9. Elephants, Elephants, Elephants
Ken and I couldn't get over all the baby elephants.  There were at least 5 wee ones and 5-7 youngsters of varying age & size.  The herd consisted of probably 25-30 animals and one day we came across almost all of them on their way to a watering hole.  If I had ever doubted before, you can see when looking at these elephants that they are calm, happy and living as elephants should.  We sat stunned as the huge matriarch marched by, within a few feet of the jeep.  To see such large animals at close distance and to feel them go about their business unthreatened and unstressed just made my life.  We circled back to the watering hole where almost all of the elephants had gathered and just let it all sink in. 

This is a 3-minute video of the safari adventure with a sampling of the animals we observed. There is nothing more inspiring than seeing these animals in a natural habitat and being themselves.

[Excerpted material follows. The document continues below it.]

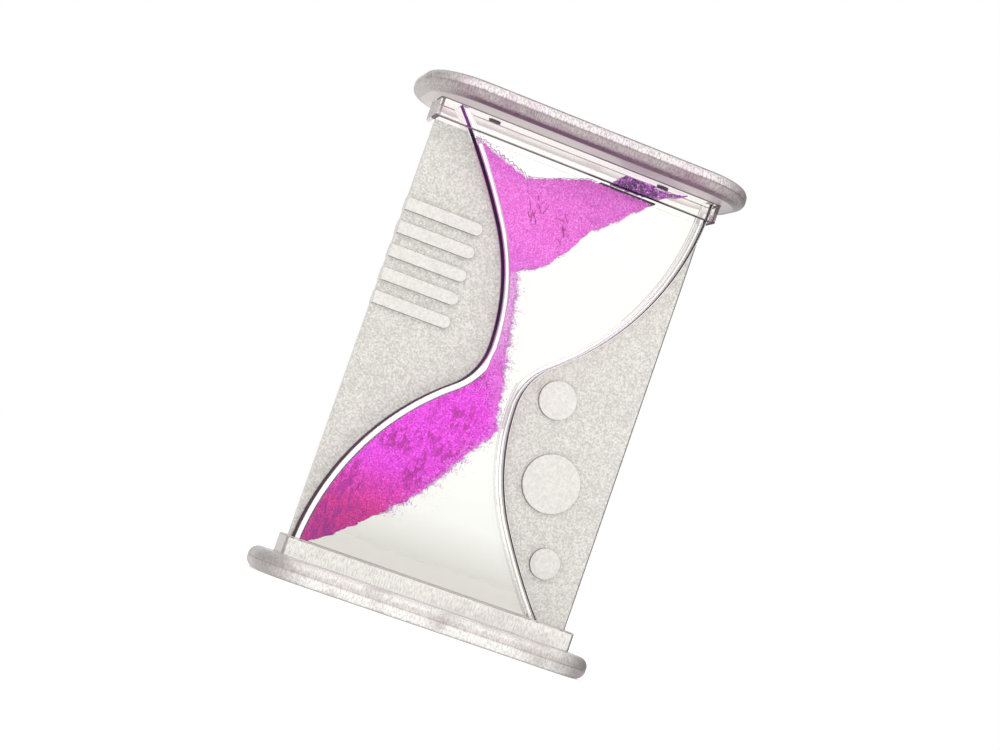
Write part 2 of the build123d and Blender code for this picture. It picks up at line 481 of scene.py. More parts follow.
@dataclass(frozen=True)
class DyedBeads(Finish):
    """Fine dyed plastic grit, poured.

    Each grain keeps its own shade under a sugary sparkle, and gives off a share of its colour as a
    painted glow for the light that comes through it. Streaks of a deeper shade show in patches
    where the heap slid. The tints follow the height, because the heap is redder where it lies thick
    on the wall.
    """

    tones: tuple[str, str, str]
    drift: str
    glow: float = 0.0
    tone_limits: Triple = (0.34, 0.48, 0.62)
    sugar_size: float = 0.4
    sugar_share: float = 0.6
    drift_size: Triple = (5.0, 9.0, 2.2)
    drift_turn: float = 0.6
    drift_start: float = 0.50
    drift_width: float = 0.10
    drift_share: float = 0.45
    patch_size: float = 7.0
    patch_limits: Pair = (0.42, 0.54)
    outside_patch: float = 0.1
    tints: Stops = ((0.0, "#FFFFFF"), (1.0, "#FFFFFF"))
    tint_span: Pair = (12.0, 70.0)

    def surface(self, tree: Tree, place: Socket) -> Node:
        """Adds the grains' tones, the tints by height and the streaks over them.

        Args:
            tree: the material's nodes.
            place: the object coordinates.

        Returns:
            The shader.
        """
        shade = add_node(tree, "Attribute", attribute_name=SHADE_LAYER)
        sugar = add_node(tree, "TexNoise", {
            "Vector": place, "Scale": per_metre(self.sugar_size), "Detail": 2.0})
        level = add_node(tree, "Mix", {0: self.sugar_share, 2: shade.outputs["Fac"], 3: sugar})
        tone = add_node(tree, "ValToRGB", {0: level}, tuple(zip(self.tone_limits, self.tones)))
        tinted = add_node(tree, "Mix", {
            0: 1.0, 6: tone, 7: banded(tree, place, "Z", self.tint_span, self.tints)},
            data_type="RGBA", blend_type="MULTIPLY")
        turned = add_node(tree, "Mapping", {
            "Vector": place, "Rotation": (0.0, self.drift_turn, 0.0),
            "Scale": tuple(per_metre(size) for size in self.drift_size)})
        drifts = add_node(tree, "TexNoise", {
            "Vector": turned, "Scale": 1.0, "Detail": 3.0, "Roughness": 0.6})
        where = add_node(tree, "MapRange", {
            "Value": drifts, "From Min": self.drift_start,
            "From Max": self.drift_start + self.drift_width, "To Max": self.drift_share})
        slides = add_node(tree, "TexNoise", {
            "Vector": place, "Scale": per_metre(self.patch_size), "Detail": 1.0})
        slid = add_node(tree, "MapRange", {
            "Value": slides, "From Min": self.patch_limits[0],
            "From Max": self.patch_limits[1], "To Min": self.outside_patch})
        streaks = add_node(tree, "Math", {0: where, 1: slid}, operation="MULTIPLY")
        colour = add_node(tree, "Mix", {0: streaks, 6: tinted.outputs[2], 7: self.drift},
                          data_type="RGBA").outputs[2]
        # The emission is a painted glow
        return add_node(tree, "BsdfPrincipled", {
            "Base Color": colour, "Roughness": 0.55, "IOR": 1.45, "Emission Color": colour,
            "Emission Strength": self.glow})


@dataclass(frozen=True)
class StillLiquid(Finish):
    """Clear mineral oil, still.

    The walls around it already bend the light, so the liquid only tints it: a trace of cream
    above, and greyer towards the bottom.
    """

    span: Pair
    tints: Stops

    def surface(self, tree: Tree, place: Socket) -> Node:
        """Adds the tint, which lets all light through in its own colour."""
        return add_node(tree, "BsdfTransparent", {
            "Color": banded(tree, place, "Z", self.span, self.tints)})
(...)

10. Uninterrupted time with this guy
We left the kids in Portland with my family and by virtue of the preparation I did, the kind of people my folks are and how adaptable the kids were, we had no worries after settling in that everyone was doing great at home. That allowed Ken and me to relax and focus on our vacation. But despite having no children with us, we still had to get up early and be on a schedule (sad trombone). Since the animals wouldn't wait for us to leisurely rise at 9 am, we got up by 6:30AM almost everyday. Nevertheless, Ken and I got to spend 2 whole weeks hanging out with each other and just being a couple again. And as a bonus, we didn't once have to choose a restaurant based on if they served mac & cheese.






'MVPs' of our Trip:
  • QuickPod Stick Camera Mount for the GoPro Video Camera--some of the best shots in and out of the water came from having this mount 
  • Columbia Hiking Pants--I almost didn't bring wind blocking pants. Wow, that would have been a mistake. On the water and in the jeep, I needed this feature big time. I think I wore these pants almost every day I was in Africa.
  • Bonine (motion sick med)--the one day we didn't take our medicine it was BAD. But when we did, happy happy joy joy with hearts and flowers no nausea (plus a few yawns--just take 1/2 a pill the night before & 1/2 the morning you go out)
  • Columbia Fleece Jacket--Did I mention it was their winter? We layered up constantly and I was so glad I had a fleece with me. Wore this everyday.
  • International Outlet Adapters (one for each of us) We were either charging our smartphones or tapping on our computers. Going to the other side of the planet necessitated accessibility.

2 comments:

Graeme Rushmere said...

So pleased you loved your stay in South Africa, particularly at Kariega Game Reserve. Looking forward to reading your blog on our website soon! And happy belated birthday :)

ruby said...

I have watched your shark and land videos several times and I just love they way you put them together...and the music: so perfect. Glad you had this chance for an adventure and some quality time together.